The explanation for this apparent paradox was simple. The prime minister’s claim, like so many he has made, was false. The independent fact checking organisation Full Fact provided the true figures in April 2022: the workforce actually had 600 000 fewer workers than before the pandemic. Full Fact noted with disappointment that Johnson had, by then, made this claim nine times in parliament without correcting the record.1 Yet despite formal complaints from official statisticians,23 he remains undeterred in his conviction that the workforce has expanded.

Although the situation may have changed since the “partygate” revelations, large sections of the British public continue to forgive Johnson’s casual approach to facts.4 We are repeatedly, if wrongly, told, “he got all the big calls right.”5 He has skilfully created a narrative in which the UK mounted a world beating response to the pandemic, controlling the spread of infections while saving jobs and livelihoods. However, John Burn-Murdoch, from the Financial Times, has provided a new analysis that suggests otherwise.6 In an article that begins by invoking Tsar Nicholas I, who is reported to have described the Ottoman Empire as the “sick man of Europe,” Burn-Murdoch suggests that those words could now apply to the UK.

Alarm bells

Although this may seem a remarkable claim, Burn-Murdoch’s detailed analysis easily justifies it. During the pandemic, all industrialised countries saw people of working ages leave the workforce. Some fell ill, some left to care for relatives, and others reassessed their work-life balance and took early retirement. But what should set the alarm bells ringing in Westminster is that all of the 38 countries examined have now returned to their pre-pandemic trend except one, the UK, where the situation is still deteriorating.

What can explain this? Burn-Murdoch notes that two in three of those who are missing from the workforce cite long term illness as the reason. It is likely some of this is because of covid-19. The Office for National Statistics estimates that over 800 000 people have had symptoms of long covid for over a year.7 and the Institute for Fiscal Studies estimates that about 110 000 are unable to work as a result.8 But as Burn-Murdoch notes, this cannot explain the UK’s exceptional situation. Spain, which was similarly hard hit during the pandemic, now has fewer people outside the workforce than before the pandemic. Rather, he points to the long term health problems in the UK. Before the pandemic, we showed how the health of the population in the UK was falling ever further behind that in otherwise comparable nations.9 The situation is now even worse.10

While it is almost certain that at least some of this reflects failings in policies affecting the wider determinants of health,11 Burn-Murdoch argues that “where other countries’ healthcare systems are proving resilient, the UK’s is on its knees.” He notes that the numbers missing from the workforce with long term sickness are similar to those waiting over a year for treatment and points to growing problems accessing all types of care.

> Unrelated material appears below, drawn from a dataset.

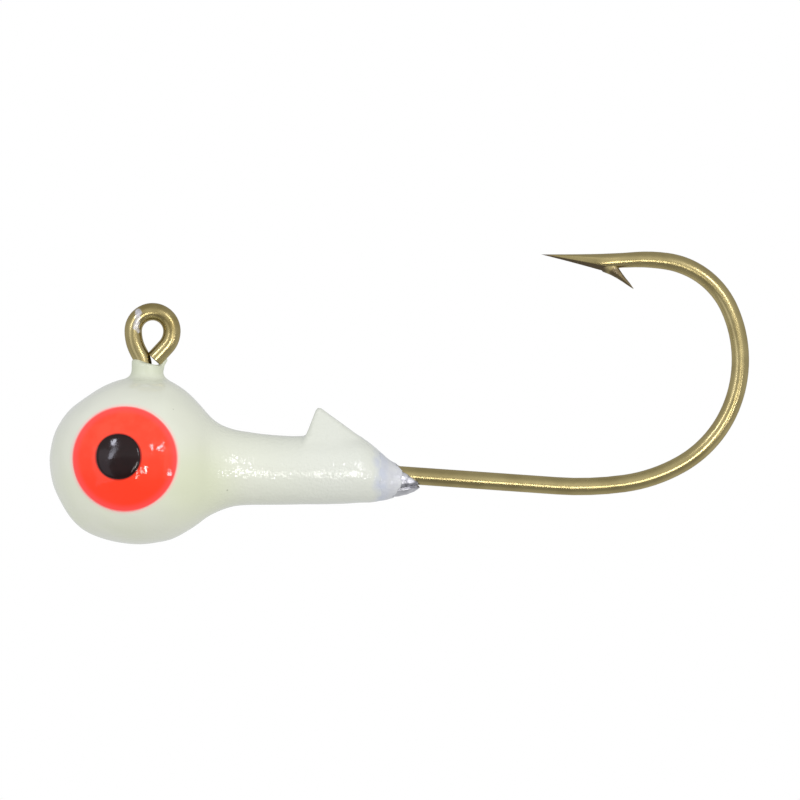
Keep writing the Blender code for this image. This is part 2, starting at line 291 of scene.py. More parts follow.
def bronze_look():
    """Bronzed steel wire, with brown patina and a smear of white paint on the eye."""
    look = Look("bronzed wire")
    tone = look.ramp(look.noise(1.6, 3), 0.38, 0.68)
    look.colour = look.mix(tone, (0.43, 0.355, 0.16), (0.365, 0.296, 0.128))
    grain = look.noise(0.1, 3, 0.6)
    look.lay(look.ramp(grain, 0.55, 0.8, 0, 0.12), (0.24, 0.185, 0.08))
    # The cut point, its lower bevels and its barb are painted a darker brown; on the downward bevels
    # and the barb this is painted shade.
    tip = look.ramp(look.side_distance(*SPEAR_TIP), 1.3, 0.1, 0, 0.75)
    barb = look.math("MAXIMUM", look.ramp(look.side_distance(*BARB_MIDDLE), 0.9, 0.4, 0, 0.9),
                     look.ramp(look.side_distance(*BARB_ROOT), 0.5, 0.25, 0, 0.9))
    ridge = look.math("MULTIPLY_ADD", look.axis("X"), SPEAR_RIDGE[0], SPEAR_RIDGE[1])
    bevel = look.ramp(look.math("SUBTRACT", look.axis("Z"), ridge), 0.03, -0.03, 0, 1.0)
    spear = look.math("MULTIPLY", look.ramp(look.axis("X"), 27.5, 27.0),
                      look.ramp(look.axis("Z"), 2.0, 2.2))
    spear_tone_and_shade = look.math("MAXIMUM", look.math("MAXIMUM", tip, barb),
                     look.math("MULTIPLY", bevel, spear))
    look.lay(spear_tone_and_shade, (0.115, 0.085, 0.045))
    patina = look.math("MULTIPLY", look.ramp(look.side_distance(*PATINA_MIDDLE), 2.1, 0.8),
                       look.ramp(look.noise(0.8, 2), 0.32, 0.6, 0.2, 0.75))
    look.lay(patina, (0.27, 0.205, 0.065))
    smear = smear_mask(look)
    blotch = look.ramp(look.noise(0.32, 2), 0.38, 0.62)
    paint = look.mix(blotch, (0.62, 0.62, 0.66), (0.34, 0.33, 0.33))
    look.lay(smear, paint)
    metal = look.ramp(smear, 0.0, 1.0, 1.0, 0.0)
    shine = look.ramp(look.noise(0.5, 3), 0.3, 0.7, 0.22, 0.29)
    shine = look.math("ADD", shine, look.math("MULTIPLY", spear_tone_and_shade, 0.25))
    normal = look.bump(grain, 0.0003, look.bump(look.noise(0.7, 2), 0.002))
    return look.done(Metallic=metal, Roughness=shine, Normal=normal, Coat_Weight=0.35,
                     Coat_Roughness=0.15, Specular_Tint=(0.6, 0.55, 0.45, 1))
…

Economic growth depends on health

Both candidates for the Conservative leadership, and thus the next prime minister, have identified the need to promote economic growth. Both favour tax cuts, differing only on their timing. Neither can offer a plausible explanation for how their policies would achieve the growth that is needed, although at least Rishi Sunak accepts that there is a crisis in the NHS. However, as the NHS Confederation notes, he has yet to provide any realistic plan to solve the problems he identifies.12 Liz Truss’s proposals offer even less, with proposals for the economy widely viewed as in the realms of fantasy.1314

Those who are unencumbered by the need to appeal to a small number of party members who are unrepresentative of the wider population can see that labour shortages are one of the main barriers to economic recovery.15 Of course, the problem is not only ill health. Brexit has also contributed, as have long term underinvestment in skills and infrastructure16 and over a decade of austerity. But at least something could be done about health and, now we know that the UK is a complete outlier internationally, the media should be asking both candidates what they will do to grow a healthy, skilled, and productive workforce on every possible occasion until they provide an answer.

Footnotes

  • Competing interests: We have read and understood BMJ policy on declaration of interests and declare that MM is a member of Independent SAGE and is president of the BMA, but he writes in a purely personal capacity.

  • Provenance and peer review: Commissioned; not externally peer reviewed.